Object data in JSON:

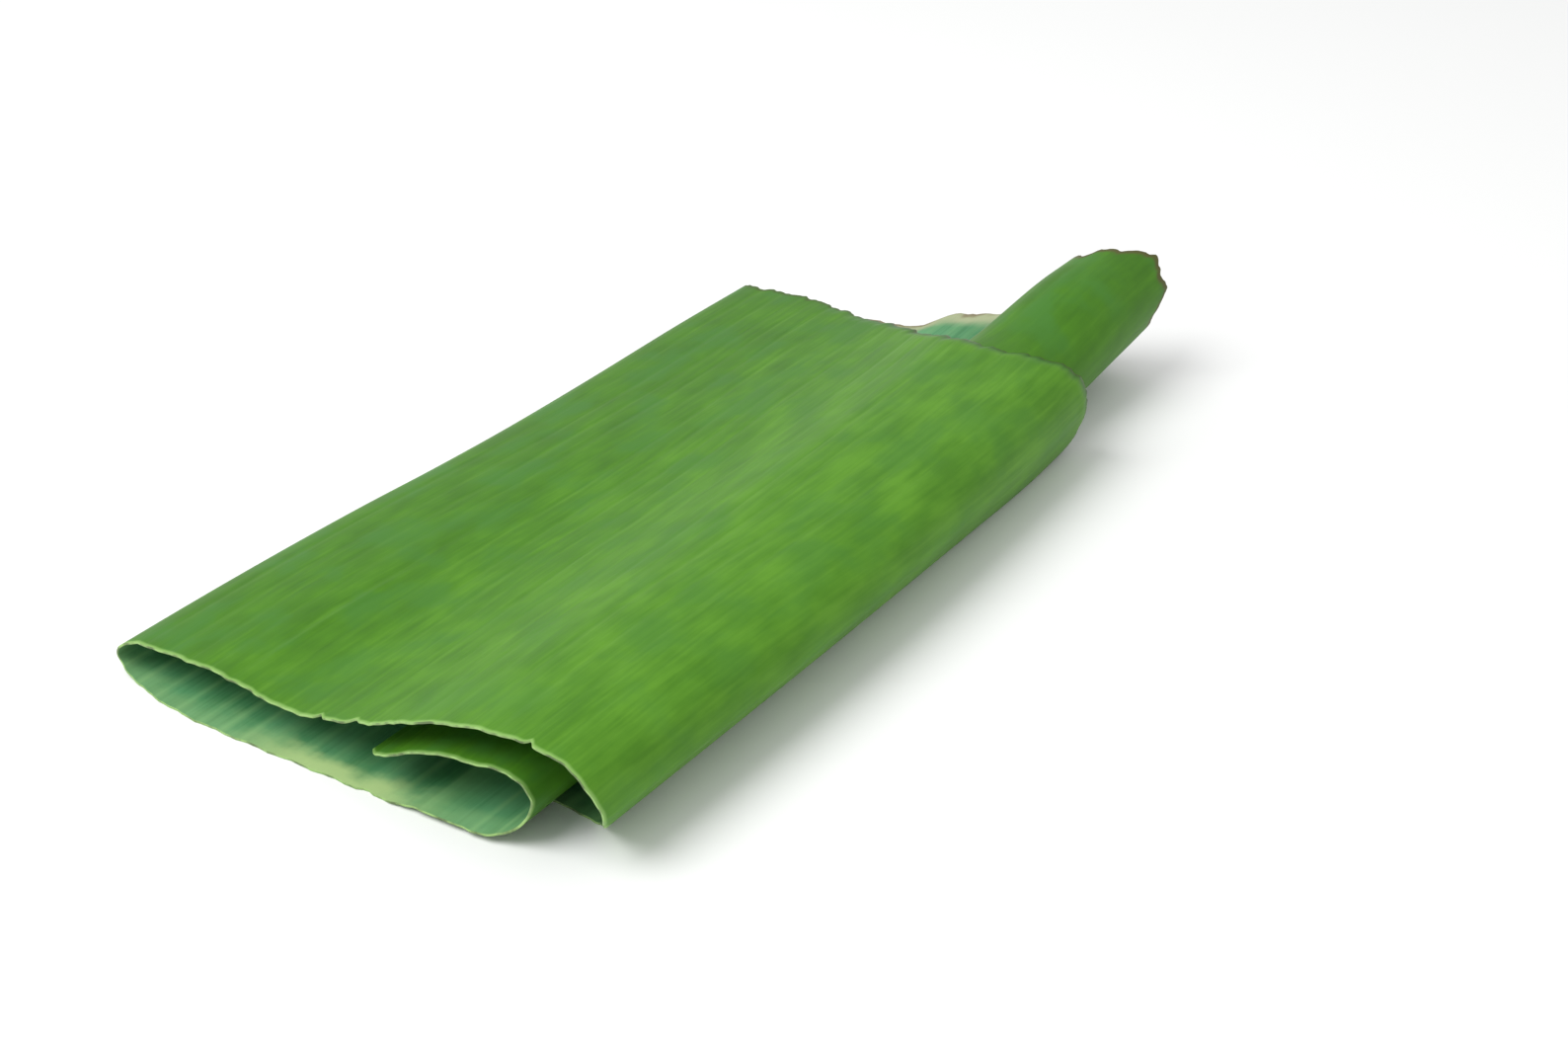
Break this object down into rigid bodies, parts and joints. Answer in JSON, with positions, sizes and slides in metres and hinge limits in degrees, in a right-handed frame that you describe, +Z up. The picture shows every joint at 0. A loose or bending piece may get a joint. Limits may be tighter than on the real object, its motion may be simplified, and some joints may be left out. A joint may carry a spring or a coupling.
{
  "type": "banana leaf",
  "caption": "Piece of fresh banana leaf, cut off its midrib and folded into a flat packet round a loose roll that sticks out at one end.",
  "frame": {"origin": "middle of the packet's footprint, on the surface it lies on", "axes": "+Z up, +Y along the leaf's veins from the cut end towards the roll that sticks out, +X across the packet towards the rounded fold over the roll"},
  "size_m": [0.1612, 0.3144, 0.0428],
  "materials": {
    "leaf": "fresh waxy leaf, satin mid green above and paler blue-green beneath, with fine parallel veins"
  },
  "bodies": {
    "root": {"banana_leaf": "leaf"}
  },
  "joints": []
}
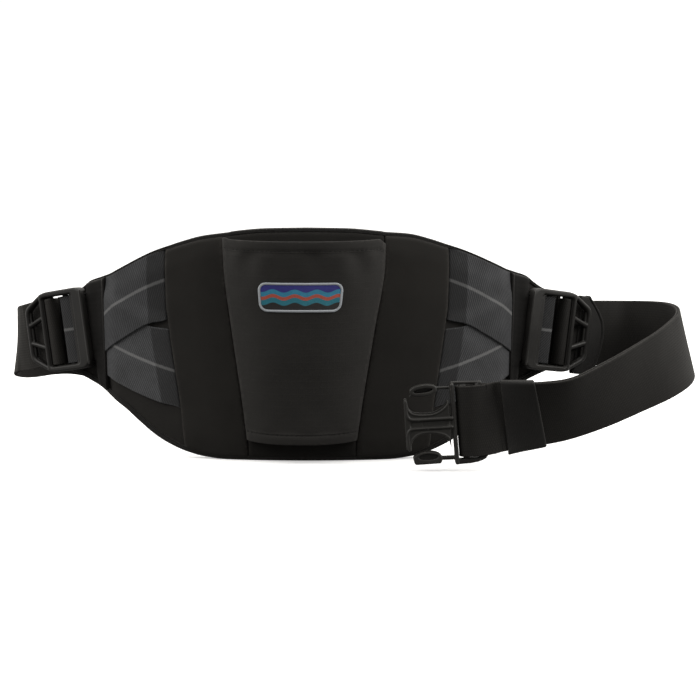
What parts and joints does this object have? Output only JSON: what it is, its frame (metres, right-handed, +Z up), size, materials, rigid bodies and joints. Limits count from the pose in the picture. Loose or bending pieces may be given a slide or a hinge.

* WHAT THE TASK REQUIRES
Filter the entries above down to the lines containing the word "that".

* FINAL ANSWER
Break this object down into rigid bodies, parts and joints. Answer in JSON, with positions, sizes and slides in metres and hinge limits in degrees, in a right-handed frame that you describe, +Z up. The picture shows every joint at 0. A loose or bending piece may get a joint. Limits may be tighter than on the real object, its motion may be simplified, and some joints may be left out. A joint may carry a spring or a coupling.
  "caption": "Piece of fresh banana leaf, cut off its midrib and folded into a flat packet round a loose roll that sticks out at one end.",
  "frame": {"origin": "middle of the packet's footprint, on the surface it lies on", "axes": "+Z up, +Y along the leaf's veins from the cut end towards the roll that sticks out, +X across the packet towards the rounded fold over the roll"},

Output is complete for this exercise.